As the record affirmatively shows that the plaintiff had no cause of action against the defendant Goodwin, the court, in the exercise of its discretion, was authorized at any time after that fact was developed by the evidence to render judgment dismissing plaintiff's action and, under the circumstances, such dismissal will not be considered as prejudicial to plaintiff or The Ohio Farmers Insurance Company, plaintiff's subrogee.

It is a general rule that the refusal of a trial court to permit the amendment of pleadings on the trial is not an abuse of discretion reviewable by the reviewing court. 2 Ohio Jurisprudence, 1066 et seq., and 1694.

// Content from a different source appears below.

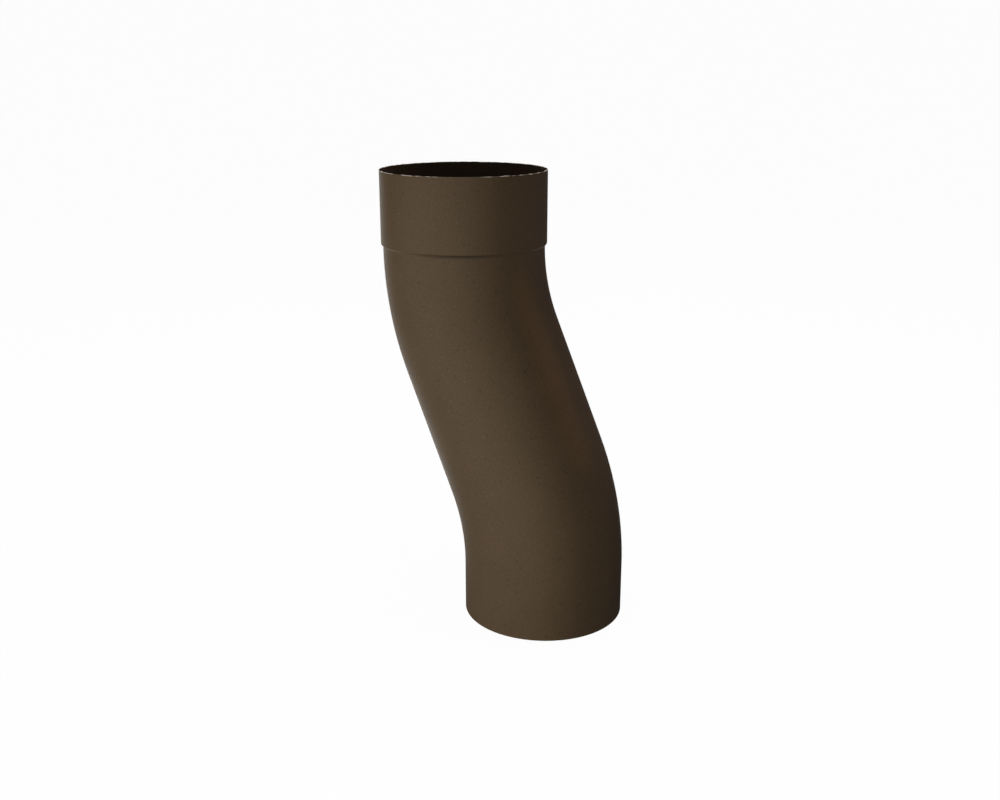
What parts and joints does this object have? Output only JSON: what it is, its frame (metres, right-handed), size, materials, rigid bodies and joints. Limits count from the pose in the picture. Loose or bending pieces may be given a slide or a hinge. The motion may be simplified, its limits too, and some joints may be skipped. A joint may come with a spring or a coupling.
{
  "type": "downpipe offset elbow",
  "caption": "Offset elbow for a round metal downpipe: a thin tube bent twice to step sideways, with a plain spigot below and a wider socket above.",
  "frame": {"origin": "centre of the spigot's rim, the lower end", "axes": "+Z along the spigot's axis, up towards the socket; the socket's axis is parallel to it, 60 mm away towards -X"},
  "size_m": [0.1613, 0.1026, 0.2748],
  "materials": {
    "coated_steel": "matte"
  },
  "bodies": {
    "root": {"offset_elbow": "coated_steel"}
  },
  "joints": []
}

This rule, in view of the evasive character of the answer filed by the insurance company, is particularly applicable to the refusal of the court in the instant case to permit The Ohio Farmers Insurance Company to amend its pleading.

For the reasons mentioned, the court did not err to the prejudice of either of the appellants in any of the particulars assigned by either the plaintiff or The Ohio Farmers Insurance Company.

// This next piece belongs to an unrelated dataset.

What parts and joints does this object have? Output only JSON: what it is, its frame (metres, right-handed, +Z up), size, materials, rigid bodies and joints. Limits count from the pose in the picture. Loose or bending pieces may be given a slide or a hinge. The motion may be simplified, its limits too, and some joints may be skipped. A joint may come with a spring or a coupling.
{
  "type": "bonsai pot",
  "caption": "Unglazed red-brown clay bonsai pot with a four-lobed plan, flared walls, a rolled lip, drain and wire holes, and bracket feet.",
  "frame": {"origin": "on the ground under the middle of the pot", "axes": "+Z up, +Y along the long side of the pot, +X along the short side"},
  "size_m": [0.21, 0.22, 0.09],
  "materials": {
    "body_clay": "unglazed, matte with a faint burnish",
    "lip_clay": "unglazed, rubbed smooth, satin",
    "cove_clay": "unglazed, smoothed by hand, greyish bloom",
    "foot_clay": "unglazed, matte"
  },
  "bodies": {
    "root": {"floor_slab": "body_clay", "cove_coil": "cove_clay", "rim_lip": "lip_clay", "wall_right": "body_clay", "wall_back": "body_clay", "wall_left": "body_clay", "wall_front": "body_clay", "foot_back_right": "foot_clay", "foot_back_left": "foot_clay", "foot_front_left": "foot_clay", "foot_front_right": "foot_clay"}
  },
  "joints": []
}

We will turn now to a consideration of the assignments of error upon the cross-appeal.

Although the judgment appealed from purports to be rendered for the reason that the action was not brought by the real party in interest, it operated as a final adjudication of the action to the same extent as if it were rendered upon a verdict directed by the court at the close of plaintiff's evidence, so that the defendant Goodwin is not in any way prejudiced by the overruling of his motion for a directed verdict in his favor. *172

Finding no error prejudicial to the complainants in any of the particulars specified in any of the assignments of error of any of the parties, the judgment of the Common Pleas Court is affirmed at the costs of the appellants, Ann Augustine Williams and The Ohio Farmers Insurance Company, and the cause is remanded for execution.

Judgment affirmed.

GUERNSEY, P. J., MIDDLETON and JACKSON, JJ., concur.